┌──

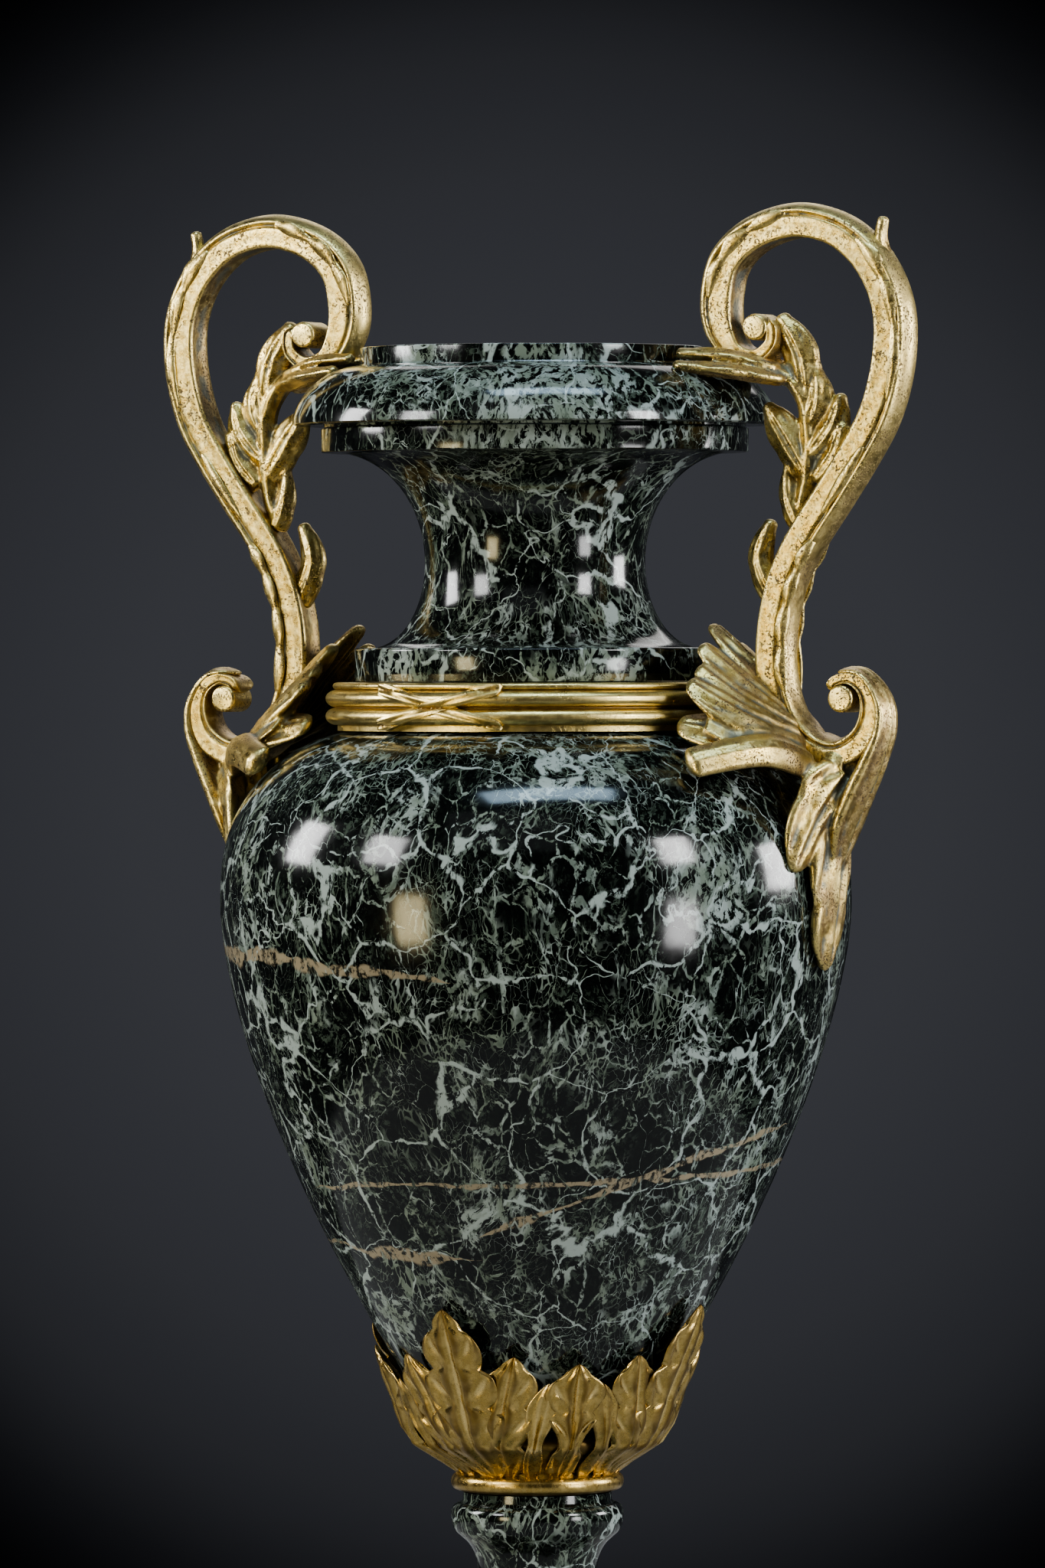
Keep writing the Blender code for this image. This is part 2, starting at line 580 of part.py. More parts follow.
def sprig_leaves():
    """The sprig that grows from the strap's inner face up to the rim, and the thorn on the loop's back."""
    stem = [(79, 0, 358), (82, 0, 370), (83, 0, 381), (82, 0, 391)]
    stem += [(77, 0, 398.5), (66, 0, 402.6), (50, 0, 405)]
    blades = [
        ([(82.6, 0, 391), (80.6, 0, 404), (74, 0, 415.5)], (2.5, 4.2, 1.6), (6, 7, 5)),
        ([(82.5, 0, 384), (85.6, 0, 392), (85.2, 0, 400.5)], (2.5, 3.6, 1.2), (6, 7, 4)),
        ([(83, 0, 377), (89.8, 0, 385), (92.6, 0, 394)], (2.5, 3.6, 1), (6, 7, 4)),
        ([(84.5, 0, 370), (90.5, 0, 377), (93.5, 0, 386)], (2.5, 3.4, 2), (6, 7, 6)),
        ([(82.5, 0, 372), (76, 0, 382.5), (69.8, 0, 391.5)], (2.5, 4.2, 1.2), (6, 7, 4)),
        ([(80, 0, 358), (76.8, 0, 366), (76.2, 0, 375)], (2.5, 2.4, 0.8), (6, 6, 3)),
        ([(73.5, 0, 337), (68.2, 0, 349), (71.8, 0, 360)], (3, 3, 1.4), (6, 7, 4)),
    ]
    on_rim = [
        Leaf([(75, 1.5, 400.5), (62, 8, 404), (49, 13.5, 405)], (3.5, 5, 1.6), (4, 4.4, 2.6), (0.1, 0, 1)),
        Leaf([(77, 2.5, 397.5), (64, 12, 400), (51, 20, 401.6)], (3, 5, 1.6), (4, 4.4, 2.6), (0.1, 0, 1)),
    ]
    return [
        Leaf(stem, (2.6, 3, 3.4, 3.8, 4.4, 5.5, 2), (5, 5, 5.5, 5.5, 5, 4, 2), (0.8, 0, 0.6), False),
        *(Leaf(*blade, (0, 1, 0), False) for blade in blades),
        *both_sides(on_rim),
        Leaf([(106, 0, 428), (104, 0, 435), (105, 0, 441.5)], (2.4, 2.2, 1.4), (5, 4, 3), (1, 0, 0), False),
    ]


def eye_mesh(eye):
    """The round end of a scroll, across the handle."""
    out, up, radius = eye
    bm = bmesh.new()
    turn = Matrix.Rotation(math.pi / 2, 4, "X")
    bmesh.ops.create_cone(
        bm,
        cap_ends=True,
        segments=12,
        radius1=radius * MM,
        radius2=radius * MM,
        depth=EYE_WIDTH,
        matrix=Matrix.Translation(placed(out, up)) @ turn,
    )
    return to_mesh(bm, "eye")


def helper(mesh, collection):
    """A shape that only cuts or joins: wire in the viewport, and not rendered."""
    made = bpy.data.objects.new(mesh.name, mesh)
    made.hide_render = True
    made.display_type = "WIRE"
    collection.objects.link(made)
    return made


def joined(base, additions, trim=None):
    """One body of the base mesh and its additions, cut back by the trim mesh if there is one."""
    shapes = bpy.data.collections.new("additions")
    bpy.context.scene.collection.children.link(shapes)
    helpers = [helper(mesh, shapes) for mesh in additions]
    blank = helper(base, bpy.context.scene.collection)
    join = blank.modifiers.new("join", "BOOLEAN")
    join.operation = "UNION"
    join.solver = "EXACT"
    join.operand_type = "COLLECTION"
    join.collection = shapes
    helpers.append(blank)
    if trim:
        cutter = helper(trim, bpy.context.scene.collection)
        cut = blank.modifiers.new("trim", "BOOLEAN")
        cut.operation = "DIFFERENCE"
        cut.solver = "EXACT"
        cut.object = cutter
        helpers.append(cutter)
    mesh = bpy.data.meshes.new_from_object(blank.evaluated_get(bpy.context.evaluated_depsgraph_get()))
    for done in helpers:
        bpy.data.objects.remove(done)
    bpy.data.collections.remove(shapes)
    bm = bmesh.new()
    bm.from_mesh(mesh)
    bmesh.ops.remove_doubles(bm, verts=bm.verts, dist=2e-6)
    bmesh.ops.dissolve_degenerate(bm, edges=bm.edges, dist=2e-6)
    bmesh.ops.dissolve_limit(bm, angle_limit=FLAT_ANGLE, verts=bm.verts, edges=bm.edges)
    bmesh.ops.triangulate(bm, faces=bm.faces)
    bm.to_mesh(mesh)
    bm.free()
    return mesh


def handle_mesh():
    """One cast handle: the strap with its eyes and leaves, trimmed back from the marble."""
    leaves = shoulder_leaves() + pendant_leaves() + sprig_leaves()
    additions = [eye_mesh(eye) for eye in (UPPER_EYE, LOWER_EYE)] + [leaf_mesh(leaf) for leaf in leaves]
    return joined(strap_mesh(), additions, to_mesh(turned(envelope_outline(), False), "marble_envelope"))


def ribbon_mesh(angle, lean):
    """One ribbon wound slantwise over the belt. lean is 1 or -1."""
    steps = 4
    middle = BELT_Z + BELT_HEIGHT / 2
    reach = BELT_HEIGHT / 2 - RIBBON_WIDTH / 2
    sections = []
    for i in range(steps + 1):
        share = 2 * i / steps - 1
        turn = Matrix.Rotation(angle + RIBBON_HALF_TURN * share, 3, "Z")
        z = middle + reach * share * lean
        inner = BELT_FILLET_RADIUS - RIBBON_RISE
        outer = BELT_RADIUS + RIBBON_RISE
        half = RIBBON_WIDTH / 2
        corners = ((inner, z - half), (outer, z - half), (outer, z + half), (inner, z + half))
        sections.append([turn @ Vector((r, 0, height)) for r, height in corners])
    return swept(sections, "ribbon")


def belt_mesh():
    """The reeded belt with a pair of crossed ribbons at the front and the back."""
    sides = (BELT_TURN - math.pi / 2, BELT_TURN + math.pi / 2)
    ribbons = [ribbon_mesh(angle, lean) for angle in sides for lean in (1, -1)]
    return joined(to_mesh(turned(belt_outline(), True), "belt"), ribbons)


def plinth_mesh():
    """The square plinth, its edges a little eased."""
    bm = bmesh.new()
    size = Matrix.Diagonal((PLINTH_SIDE, PLINTH_SIDE, PLINTH_HEIGHT, 1))
    bmesh.ops.create_cube(bm, size=1, matrix=Matrix.Translation((0, 0, PLINTH_HEIGHT / 2)) @ size)
    upper = [edge for edge in bm.edges if max(vert.co.z for vert in edge.verts) > PLINTH_HEIGHT / 2]
    bmesh.ops.bevel(
        bm, geom=upper, offset=PLINTH_BEVEL, segments=2, profile=0.5, affect="EDGES", material=-1
    )
    return to_mesh(bm, "plinth")


def main():
    for old in list(bpy.data.objects):
        bpy.data.objects.remove(old)
    marble = material("green_marble", (0.030, 0.048, 0.042), 0.12, 0.0)
    gilt = material("gilt_bronze", (0.62, 0.44, 0.17), 0.34, 1.0)
    add_object("plinth", plinth_mesh(), marble)
    add_object("foot_ring", to_mesh(turned(foot_ring_outline(), False), "foot_ring"), gilt)
    add_object("stem", to_mesh(turned(stem_outline(), False), "stem"), marble)
    add_object("leaf_cup", cup_mesh(), gilt)
    add_object("body", to_mesh(turned(body_outline(), False), "body"), marble)
    add_object("belt", belt_mesh(), gilt)
    add_object("neck", to_mesh(turned(neck_outline(), True), "neck"), marble)
    rim = rim_outer() + [(MOUTH_RADIUS, TOP_Z), (MOUTH_RADIUS, RIM_Z)]
    add_object("rim", to_mesh(turned(rim, True), "rim"), marble)
    handle = handle_mesh()
    add_object("handle_right", handle, gilt)
    left = add_object("handle_left", handle, gilt)
    left.rotation_euler.z = math.pi


main()
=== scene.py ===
"""The looks of a two-handled mantel urn of dark green veined marble with gilt bronze mounts.

Lengths are in metres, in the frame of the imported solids: the axis is Z and the front is -Y. The
handle's pattern is drawn in its own plane in millimetres, as (out, side, up).
"""

import logging
import math
from dataclasses import dataclass, replace
from enum import Enum
from functools import lru_cache, reduce
from typing import Callable, Optional, Sequence

import bmesh
import bpy
import numpy as np
from mathutils import Matrix, Vector


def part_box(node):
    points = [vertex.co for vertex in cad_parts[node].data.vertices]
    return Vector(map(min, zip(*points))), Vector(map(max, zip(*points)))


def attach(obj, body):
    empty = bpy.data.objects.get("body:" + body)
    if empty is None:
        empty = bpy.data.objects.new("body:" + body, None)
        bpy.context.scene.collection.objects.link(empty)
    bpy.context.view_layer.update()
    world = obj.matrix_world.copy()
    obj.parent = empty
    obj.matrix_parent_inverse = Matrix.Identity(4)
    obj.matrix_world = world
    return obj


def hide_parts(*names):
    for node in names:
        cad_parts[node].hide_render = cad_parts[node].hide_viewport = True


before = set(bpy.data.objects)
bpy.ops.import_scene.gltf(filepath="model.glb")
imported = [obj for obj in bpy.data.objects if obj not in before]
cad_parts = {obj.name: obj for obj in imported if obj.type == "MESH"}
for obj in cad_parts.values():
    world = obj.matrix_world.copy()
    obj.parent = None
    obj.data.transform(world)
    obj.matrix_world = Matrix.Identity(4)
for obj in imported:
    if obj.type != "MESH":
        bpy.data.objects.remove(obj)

LOG = logging.getLogger("urn")
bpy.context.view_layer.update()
MM = 0.001
ROUND = 192  # facets round a turned piece
CLOSE = 1e-6  # points nearer than this are one

Outline = list[tuple[float, float]]
Colour = tuple[float, float, float]
Point3 = tuple[float, float, float]
Socket = bpy.types.NodeSocket
Shape = bmesh.types.BMesh


class Slot(Enum):
    """Material slot names of the finishes."""

    MARBLE = "marble"
    GILT = "gilt_bronze"


class Nodes:
    """A node tree, filled one node after another."""

    def __init__(self, tree: bpy.types.NodeTree) -> None:
        """Keeps the tree."""
        self.tree = tree

    def node(self, kind: str, inputs: Optional[dict] = None, **settings: object) -> bpy.types.Node:
        """Adds a node.

        Args:
            kind: the node's type.
            inputs: a value or another node's output for each named or numbered input.
            settings: the node's own properties.

        Returns:
            The new node.
        """
        made = self.tree.nodes.new(kind)
        for key, value in settings.items():
            setattr(made, key, value)
        for key, value in (inputs or {}).items():
            self.feed(made.inputs[key], value)
        return made

    def feed(self, socket: Socket, value: object) -> None:
        """Links an output to a socket, or sets the socket.

        Args:
            socket: the socket.
            value: an output, or a value.
        """
        if isinstance(value, Socket):
            self.tree.links.new(value, socket)
        else:
            socket.default_value = value

    def vectors(self, operation: str, first: Socket, second: object) -> Socket:
        """The vector that one Vector Math node gives, or the number for a distance or a dot product."""
        made = self.node("ShaderNodeVectorMath", {0: first, 1: second}, operation=operation)
        return made.outputs["Value" if operation in ("DISTANCE", "DOT_PRODUCT") else "Vector"]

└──

=== AIM OF THE EXERCISE ===
Your task is to repeat exactly the lines from the one that contains "0.17), 0.34, 1.0)" through the one that contains "obj.parent = empty", with both end lines included.

=== TASK RESPONSE ===
    gilt = material("gilt_bronze", (0.62, 0.44, 0.17), 0.34, 1.0)
    add_object("plinth", plinth_mesh(), marble)
    add_object("foot_ring", to_mesh(turned(foot_ring_outline(), False), "foot_ring"), gilt)
    add_object("stem", to_mesh(turned(stem_outline(), False), "stem"), marble)
    add_object("leaf_cup", cup_mesh(), gilt)
    add_object("body", to_mesh(turned(body_outline(), False), "body"), marble)
    add_object("belt", belt_mesh(), gilt)
    add_object("neck", to_mesh(turned(neck_outline(), True), "neck"), marble)
    rim = rim_outer() + [(MOUTH_RADIUS, TOP_Z), (MOUTH_RADIUS, RIM_Z)]
    add_object("rim", to_mesh(turned(rim, True), "rim"), marble)
    handle = handle_mesh()
    add_object("handle_right", handle, gilt)
    left = add_object("handle_left", handle, gilt)
    left.rotation_euler.z = math.pi


main()
=== scene.py ===
"""The looks of a two-handled mantel urn of dark green veined marble with gilt bronze mounts.

Lengths are in metres, in the frame of the imported solids: the axis is Z and the front is -Y. The
handle's pattern is drawn in its own plane in millimetres, as (out, side, up).
"""

import logging
import math
from dataclasses import dataclass, replace
from enum import Enum
from functools import lru_cache, reduce
from typing import Callable, Optional, Sequence

import bmesh
import bpy
import numpy as np
from mathutils import Matrix, Vector


def part_box(node):
    points = [vertex.co for vertex in cad_parts[node].data.vertices]
    return Vector(map(min, zip(*points))), Vector(map(max, zip(*points)))


def attach(obj, body):
    empty = bpy.data.objects.get("body:" + body)
    if empty is None:
        empty = bpy.data.objects.new("body:" + body, None)
        bpy.context.scene.collection.objects.link(empty)
    bpy.context.view_layer.update()
    world = obj.matrix_world.copy()
    obj.parent = empty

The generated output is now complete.